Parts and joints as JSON
□ □ □ □
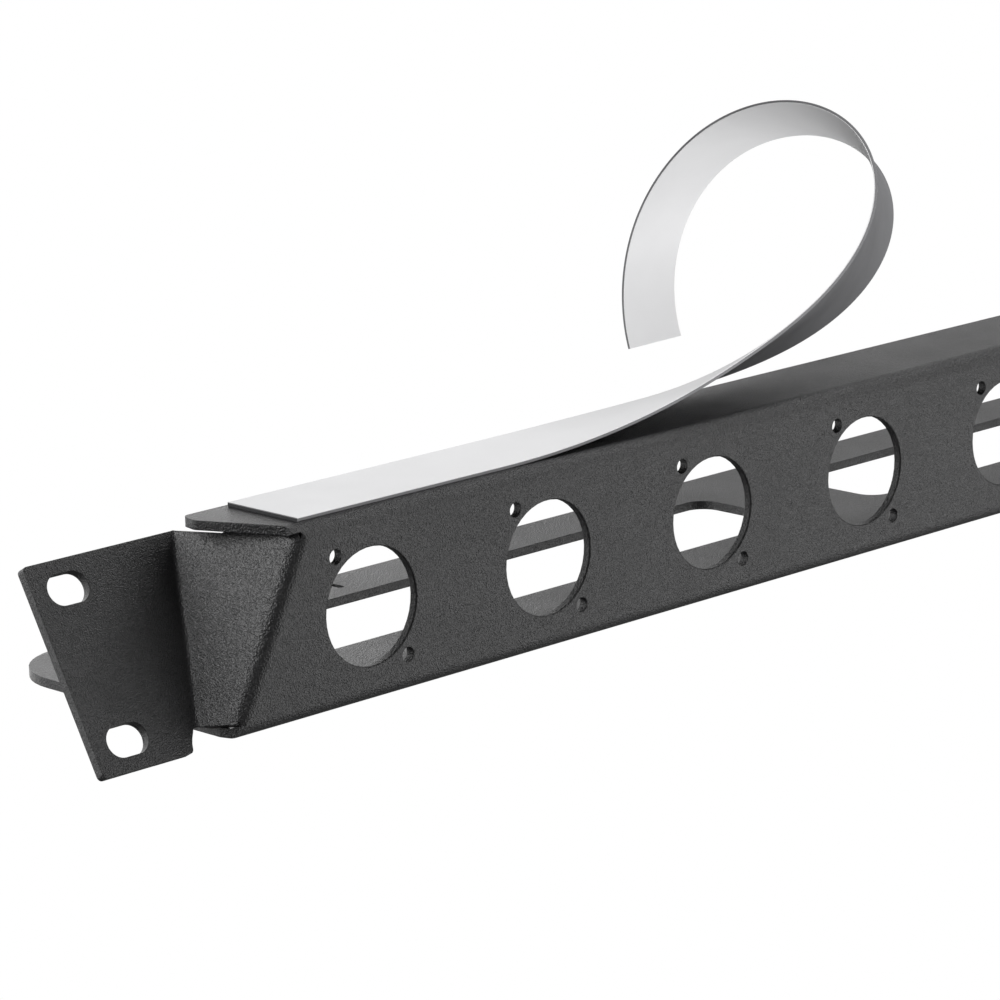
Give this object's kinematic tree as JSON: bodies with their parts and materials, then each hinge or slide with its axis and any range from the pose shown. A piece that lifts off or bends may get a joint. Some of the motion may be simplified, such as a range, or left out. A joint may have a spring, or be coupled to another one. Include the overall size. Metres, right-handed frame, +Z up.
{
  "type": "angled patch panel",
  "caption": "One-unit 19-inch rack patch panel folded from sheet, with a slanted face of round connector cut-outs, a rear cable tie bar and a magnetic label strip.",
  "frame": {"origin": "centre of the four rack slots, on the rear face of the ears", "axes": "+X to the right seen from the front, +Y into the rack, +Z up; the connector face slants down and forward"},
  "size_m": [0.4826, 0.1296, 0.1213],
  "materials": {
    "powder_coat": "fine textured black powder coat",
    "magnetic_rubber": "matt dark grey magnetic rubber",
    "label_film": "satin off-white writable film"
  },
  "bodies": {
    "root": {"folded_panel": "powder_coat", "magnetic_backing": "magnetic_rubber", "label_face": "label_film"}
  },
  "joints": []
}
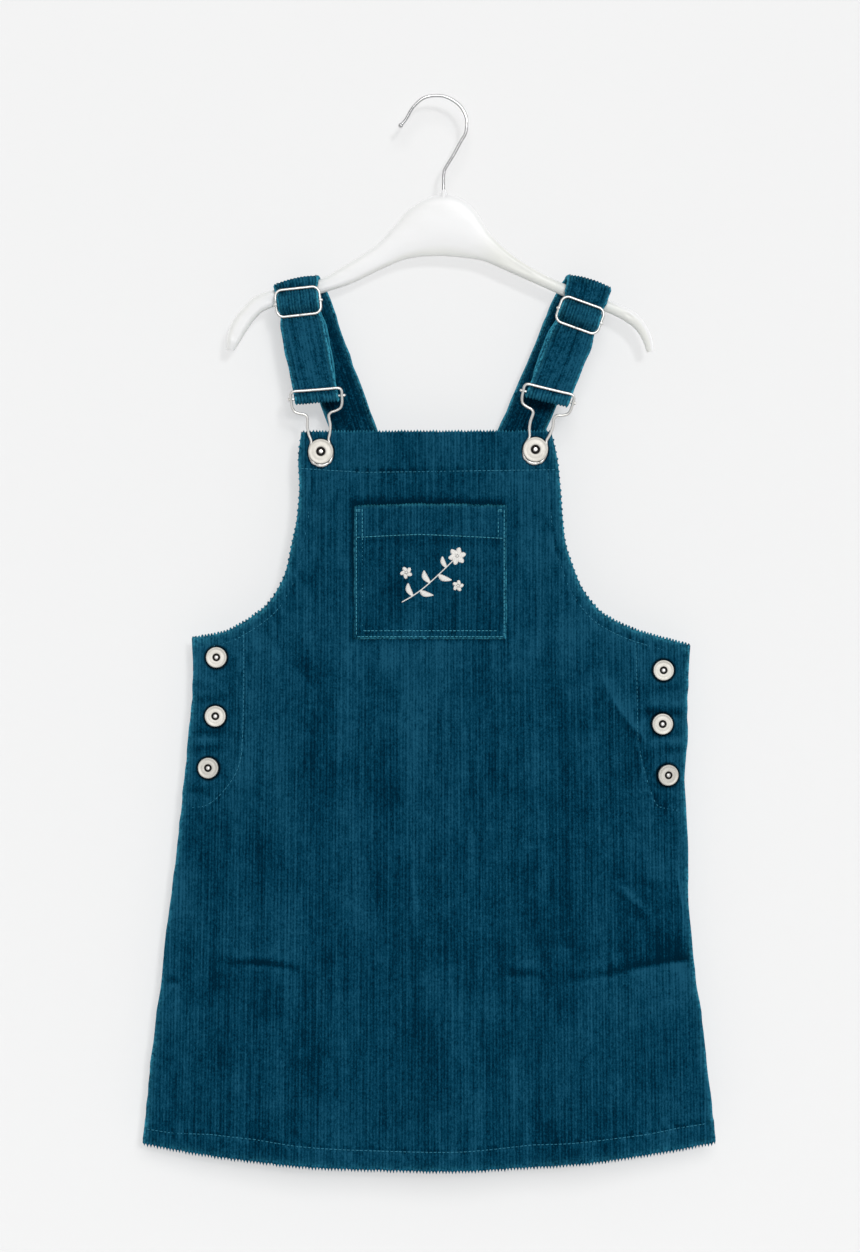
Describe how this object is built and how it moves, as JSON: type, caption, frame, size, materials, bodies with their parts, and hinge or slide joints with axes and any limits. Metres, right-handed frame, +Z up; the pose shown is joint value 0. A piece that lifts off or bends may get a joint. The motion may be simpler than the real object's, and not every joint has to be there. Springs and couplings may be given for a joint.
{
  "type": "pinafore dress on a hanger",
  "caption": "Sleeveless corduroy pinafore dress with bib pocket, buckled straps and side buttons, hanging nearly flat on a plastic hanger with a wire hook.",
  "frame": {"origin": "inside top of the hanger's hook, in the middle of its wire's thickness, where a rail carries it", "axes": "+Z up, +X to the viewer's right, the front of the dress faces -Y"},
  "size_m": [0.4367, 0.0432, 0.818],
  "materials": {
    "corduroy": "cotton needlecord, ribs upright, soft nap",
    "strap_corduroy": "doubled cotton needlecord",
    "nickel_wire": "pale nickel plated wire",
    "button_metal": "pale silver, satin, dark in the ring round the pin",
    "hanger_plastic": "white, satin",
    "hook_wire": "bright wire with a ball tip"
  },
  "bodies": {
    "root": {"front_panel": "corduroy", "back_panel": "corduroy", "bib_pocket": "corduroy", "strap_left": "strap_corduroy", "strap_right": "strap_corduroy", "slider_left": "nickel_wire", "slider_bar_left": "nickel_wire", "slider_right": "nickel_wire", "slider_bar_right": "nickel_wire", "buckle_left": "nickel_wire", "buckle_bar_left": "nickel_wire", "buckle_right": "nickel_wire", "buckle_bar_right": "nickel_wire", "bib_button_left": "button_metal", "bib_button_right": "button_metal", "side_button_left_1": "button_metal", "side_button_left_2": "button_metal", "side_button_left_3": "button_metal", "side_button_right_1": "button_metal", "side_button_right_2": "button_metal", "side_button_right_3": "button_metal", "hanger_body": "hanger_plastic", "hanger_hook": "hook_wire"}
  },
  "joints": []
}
□ □ □ □
● **SET PROBLEM**: Reproduce every line of the material above exactly.

● **SOLUTION TO THE EXERCISE**:
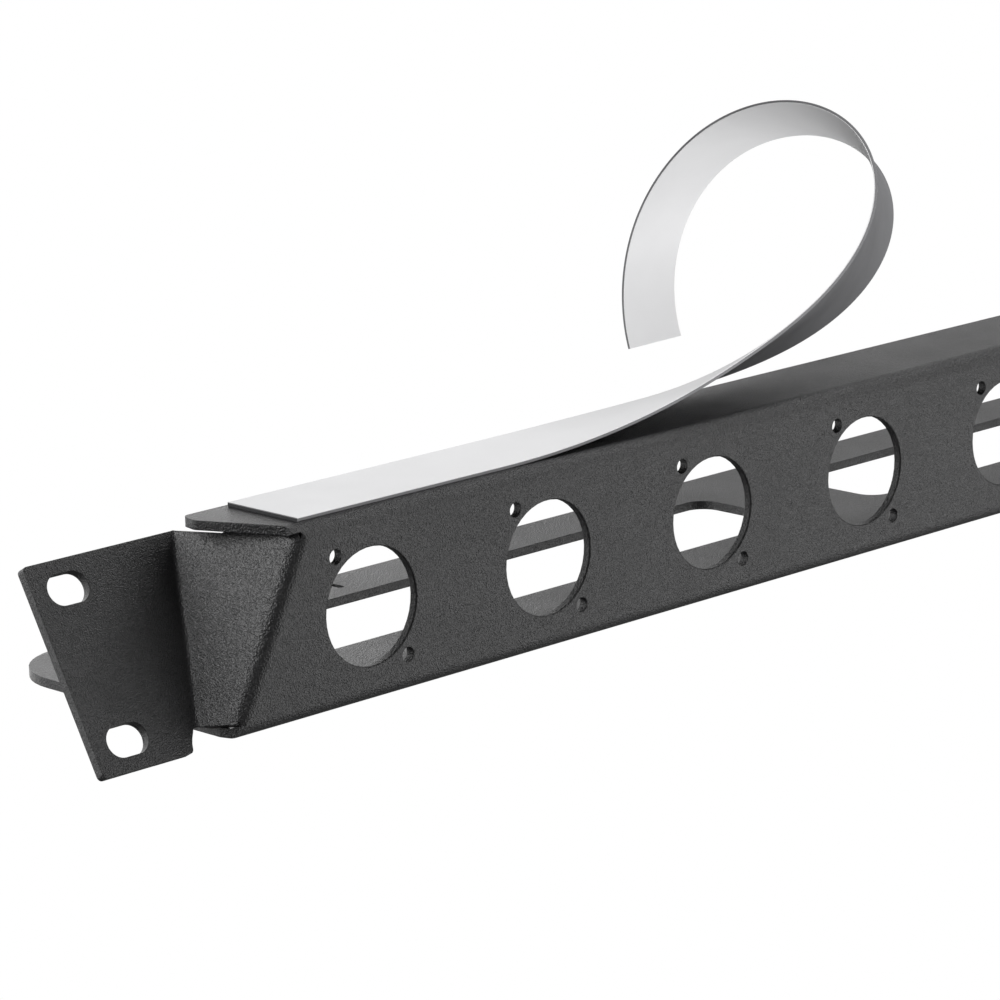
Give this object's kinematic tree as JSON: bodies with their parts and materials, then each hinge or slide with its axis and any range from the pose shown. A piece that lifts off or bends may get a joint. Some of the motion may be simplified, such as a range, or left out. A joint may have a spring, or be coupled to another one. Include the overall size. Metres, right-handed frame, +Z up.
{
  "type": "angled patch panel",
  "caption": "One-unit 19-inch rack patch panel folded from sheet, with a slanted face of round connector cut-outs, a rear cable tie bar and a magnetic label strip.",
  "frame": {"origin": "centre of the four rack slots, on the rear face of the ears", "axes": "+X to the right seen from the front, +Y into the rack, +Z up; the connector face slants down and forward"},
  "size_m": [0.4826, 0.1296, 0.1213],
  "materials": {
    "powder_coat": "fine textured black powder coat",
    "magnetic_rubber": "matt dark grey magnetic rubber",
    "label_film": "satin off-white writable film"
  },
  "bodies": {
    "root": {"folded_panel": "powder_coat", "magnetic_backing": "magnetic_rubber", "label_face": "label_film"}
  },
  "joints": []
}
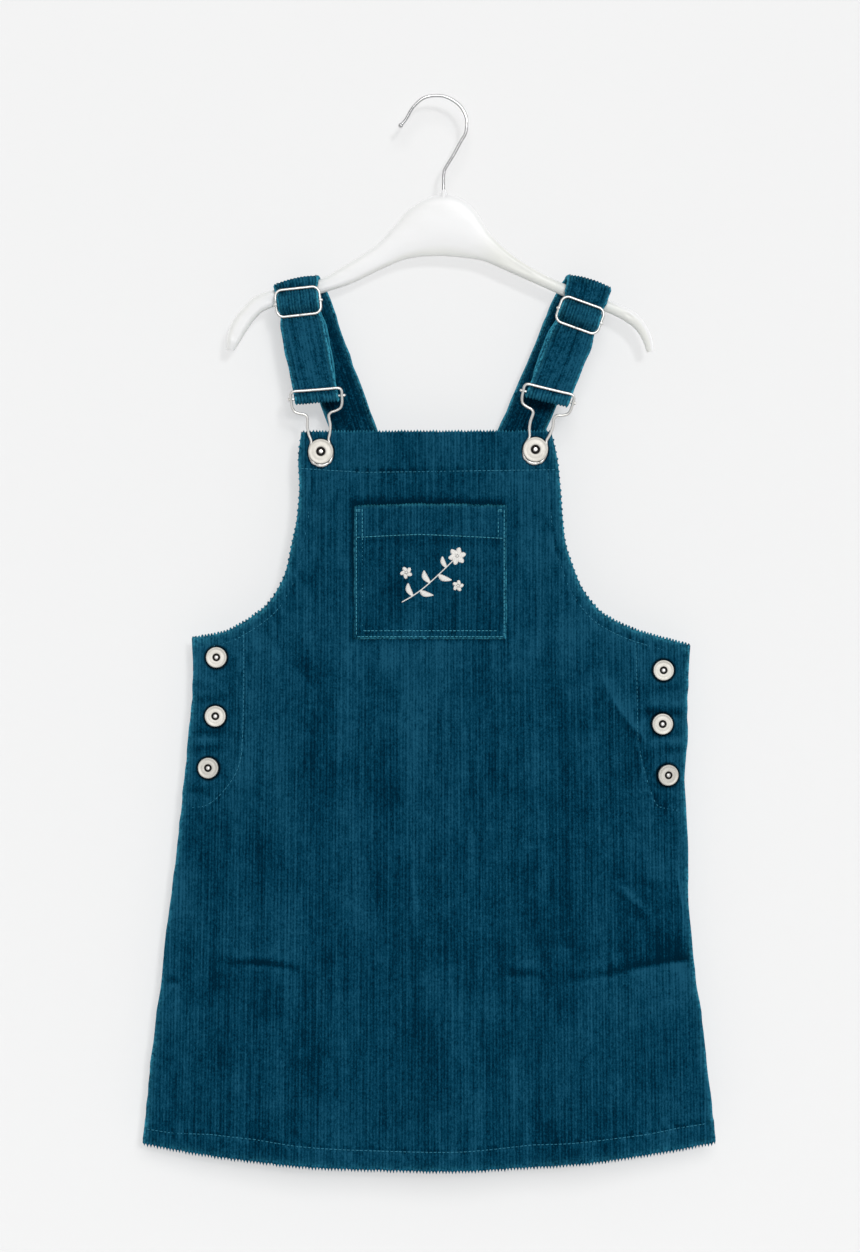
Describe how this object is built and how it moves, as JSON: type, caption, frame, size, materials, bodies with their parts, and hinge or slide joints with axes and any limits. Metres, right-handed frame, +Z up; the pose shown is joint value 0. A piece that lifts off or bends may get a joint. The motion may be simpler than the real object's, and not every joint has to be there. Springs and couplings may be given for a joint.
{
  "type": "pinafore dress on a hanger",
  "caption": "Sleeveless corduroy pinafore dress with bib pocket, buckled straps and side buttons, hanging nearly flat on a plastic hanger with a wire hook.",
  "frame": {"origin": "inside top of the hanger's hook, in the middle of its wire's thickness, where a rail carries it", "axes": "+Z up, +X to the viewer's right, the front of the dress faces -Y"},
  "size_m": [0.4367, 0.0432, 0.818],
  "materials": {
    "corduroy": "cotton needlecord, ribs upright, soft nap",
    "strap_corduroy": "doubled cotton needlecord",
    "nickel_wire": "pale nickel plated wire",
    "button_metal": "pale silver, satin, dark in the ring round the pin",
    "hanger_plastic": "white, satin",
    "hook_wire": "bright wire with a ball tip"
  },
  "bodies": {
    "root": {"front_panel": "corduroy", "back_panel": "corduroy", "bib_pocket": "corduroy", "strap_left": "strap_corduroy", "strap_right": "strap_corduroy", "slider_left": "nickel_wire", "slider_bar_left": "nickel_wire", "slider_right": "nickel_wire", "slider_bar_right": "nickel_wire", "buckle_left": "nickel_wire", "buckle_bar_left": "nickel_wire", "buckle_right": "nickel_wire", "buckle_bar_right": "nickel_wire", "bib_button_left": "button_metal", "bib_button_right": "button_metal", "side_button_left_1": "button_metal", "side_button_left_2": "button_metal", "side_button_left_3": "button_metal", "side_button_right_1": "button_metal", "side_button_right_2": "button_metal", "side_button_right_3": "button_metal", "hanger_body": "hanger_plastic", "hanger_hook": "hook_wire"}
  },
  "joints": []
}